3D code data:
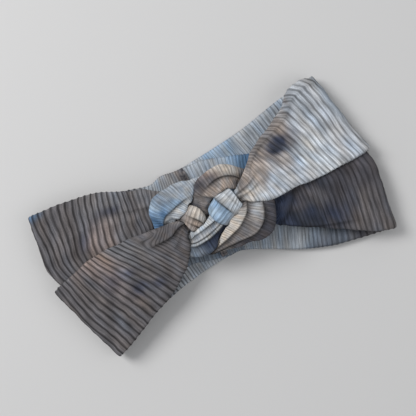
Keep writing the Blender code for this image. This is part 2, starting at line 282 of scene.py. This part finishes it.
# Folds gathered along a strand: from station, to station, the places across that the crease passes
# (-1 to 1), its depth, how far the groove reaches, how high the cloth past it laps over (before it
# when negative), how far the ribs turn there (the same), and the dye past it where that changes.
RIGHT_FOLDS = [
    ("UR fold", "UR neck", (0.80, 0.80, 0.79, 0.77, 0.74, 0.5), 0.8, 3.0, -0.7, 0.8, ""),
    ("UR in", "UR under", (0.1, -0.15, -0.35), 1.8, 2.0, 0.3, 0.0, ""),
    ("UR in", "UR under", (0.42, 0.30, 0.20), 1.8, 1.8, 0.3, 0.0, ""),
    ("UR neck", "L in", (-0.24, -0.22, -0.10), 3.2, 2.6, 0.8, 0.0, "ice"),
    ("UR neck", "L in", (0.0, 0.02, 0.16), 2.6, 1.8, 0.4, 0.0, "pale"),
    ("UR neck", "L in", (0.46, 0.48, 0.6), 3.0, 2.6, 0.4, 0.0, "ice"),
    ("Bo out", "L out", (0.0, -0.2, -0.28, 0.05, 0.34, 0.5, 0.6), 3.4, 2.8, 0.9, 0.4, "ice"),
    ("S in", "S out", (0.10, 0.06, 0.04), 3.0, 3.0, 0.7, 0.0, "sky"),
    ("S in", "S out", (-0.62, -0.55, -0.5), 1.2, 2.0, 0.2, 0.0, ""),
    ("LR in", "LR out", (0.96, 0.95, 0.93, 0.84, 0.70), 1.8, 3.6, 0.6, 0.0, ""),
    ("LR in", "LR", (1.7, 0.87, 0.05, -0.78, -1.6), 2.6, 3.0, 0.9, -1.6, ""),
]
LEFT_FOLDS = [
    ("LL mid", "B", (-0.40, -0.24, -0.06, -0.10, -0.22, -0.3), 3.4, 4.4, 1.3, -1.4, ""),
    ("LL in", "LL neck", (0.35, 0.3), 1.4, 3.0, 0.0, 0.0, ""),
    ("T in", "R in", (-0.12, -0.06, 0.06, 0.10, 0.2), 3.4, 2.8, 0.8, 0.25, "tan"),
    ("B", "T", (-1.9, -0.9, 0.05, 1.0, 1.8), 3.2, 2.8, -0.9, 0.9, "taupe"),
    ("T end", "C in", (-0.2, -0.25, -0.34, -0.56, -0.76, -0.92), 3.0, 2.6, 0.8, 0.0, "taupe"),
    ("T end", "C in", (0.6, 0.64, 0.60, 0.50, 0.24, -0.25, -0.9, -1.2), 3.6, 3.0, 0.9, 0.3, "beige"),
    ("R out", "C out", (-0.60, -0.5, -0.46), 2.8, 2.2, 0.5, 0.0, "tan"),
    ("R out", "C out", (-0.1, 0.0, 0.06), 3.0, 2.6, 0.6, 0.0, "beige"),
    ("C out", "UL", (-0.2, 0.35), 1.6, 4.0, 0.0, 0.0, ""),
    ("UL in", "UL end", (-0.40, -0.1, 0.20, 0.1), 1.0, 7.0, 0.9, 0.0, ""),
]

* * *

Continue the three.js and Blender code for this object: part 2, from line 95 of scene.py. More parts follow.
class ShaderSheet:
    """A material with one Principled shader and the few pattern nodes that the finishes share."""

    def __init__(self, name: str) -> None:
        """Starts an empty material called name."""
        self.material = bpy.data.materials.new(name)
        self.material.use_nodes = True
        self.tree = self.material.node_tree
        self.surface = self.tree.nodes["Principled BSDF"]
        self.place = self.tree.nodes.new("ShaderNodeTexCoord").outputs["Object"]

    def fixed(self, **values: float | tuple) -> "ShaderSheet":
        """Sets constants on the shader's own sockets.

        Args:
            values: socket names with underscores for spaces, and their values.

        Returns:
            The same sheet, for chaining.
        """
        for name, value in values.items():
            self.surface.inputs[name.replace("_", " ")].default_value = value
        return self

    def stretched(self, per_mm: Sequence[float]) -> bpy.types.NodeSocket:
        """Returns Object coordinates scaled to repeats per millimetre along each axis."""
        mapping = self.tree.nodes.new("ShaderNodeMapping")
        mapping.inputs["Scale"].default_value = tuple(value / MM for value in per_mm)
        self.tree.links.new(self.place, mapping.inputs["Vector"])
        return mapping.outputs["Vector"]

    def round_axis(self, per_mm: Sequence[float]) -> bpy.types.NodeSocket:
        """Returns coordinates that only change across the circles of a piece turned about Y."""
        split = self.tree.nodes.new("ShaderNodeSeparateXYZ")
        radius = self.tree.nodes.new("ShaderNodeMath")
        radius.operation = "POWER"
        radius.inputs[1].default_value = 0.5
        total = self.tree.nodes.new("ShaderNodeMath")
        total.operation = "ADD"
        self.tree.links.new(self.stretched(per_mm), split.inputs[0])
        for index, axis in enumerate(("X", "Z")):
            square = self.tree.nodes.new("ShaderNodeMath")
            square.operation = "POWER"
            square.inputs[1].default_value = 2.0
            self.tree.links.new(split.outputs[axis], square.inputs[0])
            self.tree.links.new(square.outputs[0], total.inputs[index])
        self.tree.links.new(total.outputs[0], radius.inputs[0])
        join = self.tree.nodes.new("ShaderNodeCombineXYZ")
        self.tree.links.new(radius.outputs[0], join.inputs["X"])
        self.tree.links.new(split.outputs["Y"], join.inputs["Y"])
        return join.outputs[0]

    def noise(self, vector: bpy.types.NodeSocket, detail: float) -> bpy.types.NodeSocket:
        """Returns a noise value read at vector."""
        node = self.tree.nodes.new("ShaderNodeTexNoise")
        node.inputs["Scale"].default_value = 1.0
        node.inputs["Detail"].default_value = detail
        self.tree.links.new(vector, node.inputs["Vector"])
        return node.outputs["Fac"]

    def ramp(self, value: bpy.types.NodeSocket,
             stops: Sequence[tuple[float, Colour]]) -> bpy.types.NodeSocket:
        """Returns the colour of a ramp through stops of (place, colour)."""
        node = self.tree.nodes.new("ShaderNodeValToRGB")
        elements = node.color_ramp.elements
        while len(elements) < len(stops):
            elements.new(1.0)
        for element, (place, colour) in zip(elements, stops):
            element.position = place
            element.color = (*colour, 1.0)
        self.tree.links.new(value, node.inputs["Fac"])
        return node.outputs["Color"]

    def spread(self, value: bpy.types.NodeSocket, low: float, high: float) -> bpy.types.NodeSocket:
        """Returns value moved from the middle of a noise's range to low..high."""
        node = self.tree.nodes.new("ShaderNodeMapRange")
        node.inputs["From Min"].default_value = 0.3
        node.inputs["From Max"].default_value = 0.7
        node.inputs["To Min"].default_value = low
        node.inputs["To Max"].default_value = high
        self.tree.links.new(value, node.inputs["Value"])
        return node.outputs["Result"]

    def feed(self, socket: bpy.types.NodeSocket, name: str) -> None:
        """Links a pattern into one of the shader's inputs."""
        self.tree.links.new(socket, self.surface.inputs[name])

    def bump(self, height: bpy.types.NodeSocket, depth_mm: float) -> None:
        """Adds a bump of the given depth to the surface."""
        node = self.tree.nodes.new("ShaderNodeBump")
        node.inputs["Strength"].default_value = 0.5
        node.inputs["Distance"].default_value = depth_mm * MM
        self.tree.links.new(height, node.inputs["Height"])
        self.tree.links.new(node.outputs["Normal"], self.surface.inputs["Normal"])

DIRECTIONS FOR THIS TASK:
Read the data above. Pull out each line in which the string "finishes" appears.

FINISHED EXERCISE:
Keep writing the Blender code for this image. This is part 2, starting at line 282 of scene.py. This part finishes it.
    """A material with one Principled shader and the few pattern nodes that the finishes share."""